▶ **WRITTEN TASK**
Quote all of the data below exactly, please.

***

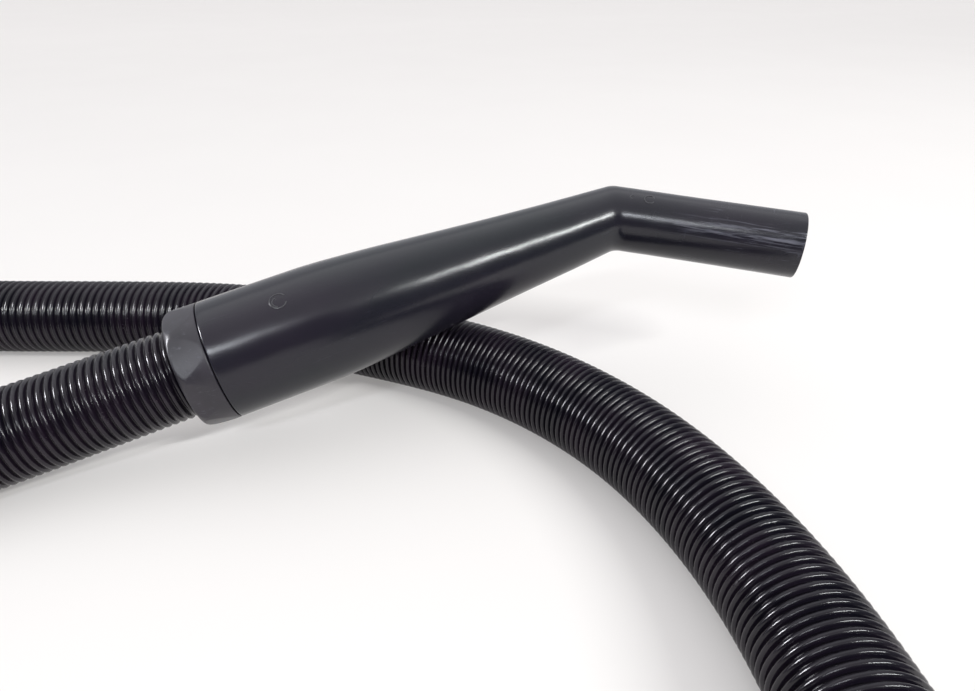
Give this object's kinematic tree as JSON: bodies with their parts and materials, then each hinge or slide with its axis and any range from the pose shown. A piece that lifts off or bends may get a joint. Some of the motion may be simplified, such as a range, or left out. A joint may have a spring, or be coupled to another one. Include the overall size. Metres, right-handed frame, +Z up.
{
  "type": "vacuum cleaner hose",
  "caption": "Ribbed suction hose with a bent hand wand on a swivel cuff at one end and a latching swivel connector for the machine at the other.",
  "frame": {"origin": "on the table, under the middle of the box around the rigid pieces (the wand with its cuff, and the machine end)", "axes": "+Z up from the table; +X along the table from the wand's grip towards its tip; +Y across the table, away from the machine end"},
  "size_m": [0.852, 0.7107, 0.1041],
  "materials": {
    "wand_plastic": "dark charcoal moulded plastic, satin gloss, lightly scuffed",
    "cuff_plastic": "dark grey moulded plastic, a little more matt than the wand",
    "hose_plastic": "near-black flexible ribbed plastic, glossy",
    "ring_plastic": "natural white acetal",
    "seal_rubber": "black soft rubber",
    "button_plastic": "mid-grey moulded plastic, fine texture",
    "spring_steel": "bright spring wire"
  },
  "bodies": {
    "hose": {"hose": "hose_plastic", "handle_cuff": "cuff_plastic", "handle_seal": "seal_rubber", "machine_cuff": "cuff_plastic", "machine_seal": "seal_rubber"},
    "wand": {"wand_grip": "wand_plastic", "wand_bend": "wand_plastic", "handle_lock_ring": "ring_plastic"},
    "machine_end": {"machine_connector": "wand_plastic", "machine_lock_ring": "ring_plastic", "inlet_seal": "seal_rubber", "latch_spring_top": "spring_steel", "latch_spring_bottom": "spring_steel"},
    "latch_top": {"latch_button_top": "button_plastic"},
    "latch_bottom": {"latch_button_bottom": "button_plastic"}
  },
  "joints": [
    {"name": "wand_swivel", "type": "hinge", "parent": "hose", "child": "wand", "pos_m": [-0.132, 0.207, 0.045], "axis": [0.9781, 0, 0.2079], "continuous": true},
    {"name": "machine_swivel", "type": "hinge", "parent": "hose", "child": "machine_end", "pos_m": [-0.02162, -0.13291, 0.028], "axis": [-0.3746, -0.9272, 0], "continuous": true},
    {"name": "latch_top_press", "type": "slide", "parent": "machine_end", "child": "latch_top", "axis": [0, 0, -1], "range_m": [0, 0.0022], "stiffness_N_per_m": 300, "springref_m": -0.003, "deforming": ["latch_spring_top"]},
    {"name": "latch_bottom_press", "type": "slide", "parent": "machine_end", "child": "latch_bottom", "axis": [0, 0, 1], "range_m": [0, 0.0022], "stiffness_N_per_m": 300, "springref_m": -0.003, "deforming": ["latch_spring_bottom"]}
  ]
}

***

▶ **ANSWER FOR THE TASK**
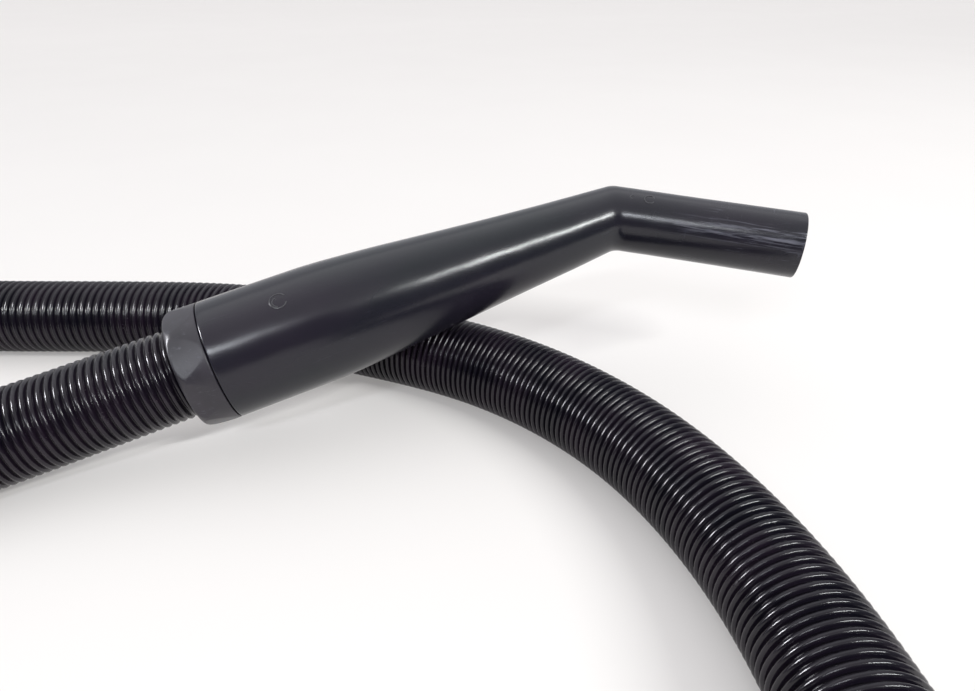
Give this object's kinematic tree as JSON: bodies with their parts and materials, then each hinge or slide with its axis and any range from the pose shown. A piece that lifts off or bends may get a joint. Some of the motion may be simplified, such as a range, or left out. A joint may have a spring, or be coupled to another one. Include the overall size. Metres, right-handed frame, +Z up.
{
  "type": "vacuum cleaner hose",
  "caption": "Ribbed suction hose with a bent hand wand on a swivel cuff at one end and a latching swivel connector for the machine at the other.",
  "frame": {"origin": "on the table, under the middle of the box around the rigid pieces (the wand with its cuff, and the machine end)", "axes": "+Z up from the table; +X along the table from the wand's grip towards its tip; +Y across the table, away from the machine end"},
  "size_m": [0.852, 0.7107, 0.1041],
  "materials": {
    "wand_plastic": "dark charcoal moulded plastic, satin gloss, lightly scuffed",
    "cuff_plastic": "dark grey moulded plastic, a little more matt than the wand",
    "hose_plastic": "near-black flexible ribbed plastic, glossy",
    "ring_plastic": "natural white acetal",
    "seal_rubber": "black soft rubber",
    "button_plastic": "mid-grey moulded plastic, fine texture",
    "spring_steel": "bright spring wire"
  },
  "bodies": {
    "hose": {"hose": "hose_plastic", "handle_cuff": "cuff_plastic", "handle_seal": "seal_rubber", "machine_cuff": "cuff_plastic", "machine_seal": "seal_rubber"},
    "wand": {"wand_grip": "wand_plastic", "wand_bend": "wand_plastic", "handle_lock_ring": "ring_plastic"},
    "machine_end": {"machine_connector": "wand_plastic", "machine_lock_ring": "ring_plastic", "inlet_seal": "seal_rubber", "latch_spring_top": "spring_steel", "latch_spring_bottom": "spring_steel"},
    "latch_top": {"latch_button_top": "button_plastic"},
    "latch_bottom": {"latch_button_bottom": "button_plastic"}
  },
  "joints": [
    {"name": "wand_swivel", "type": "hinge", "parent": "hose", "child": "wand", "pos_m": [-0.132, 0.207, 0.045], "axis": [0.9781, 0, 0.2079], "continuous": true},
    {"name": "machine_swivel", "type": "hinge", "parent": "hose", "child": "machine_end", "pos_m": [-0.02162, -0.13291, 0.028], "axis": [-0.3746, -0.9272, 0], "continuous": true},
    {"name": "latch_top_press", "type": "slide", "parent": "machine_end", "child": "latch_top", "axis": [0, 0, -1], "range_m": [0, 0.0022], "stiffness_N_per_m": 300, "springref_m": -0.003, "deforming": ["latch_spring_top"]},
    {"name": "latch_bottom_press", "type": "slide", "parent": "machine_end", "child": "latch_bottom", "axis": [0, 0, 1], "range_m": [0, 0.0022], "stiffness_N_per_m": 300, "springref_m": -0.003, "deforming": ["latch_spring_bottom"]}
  ]
}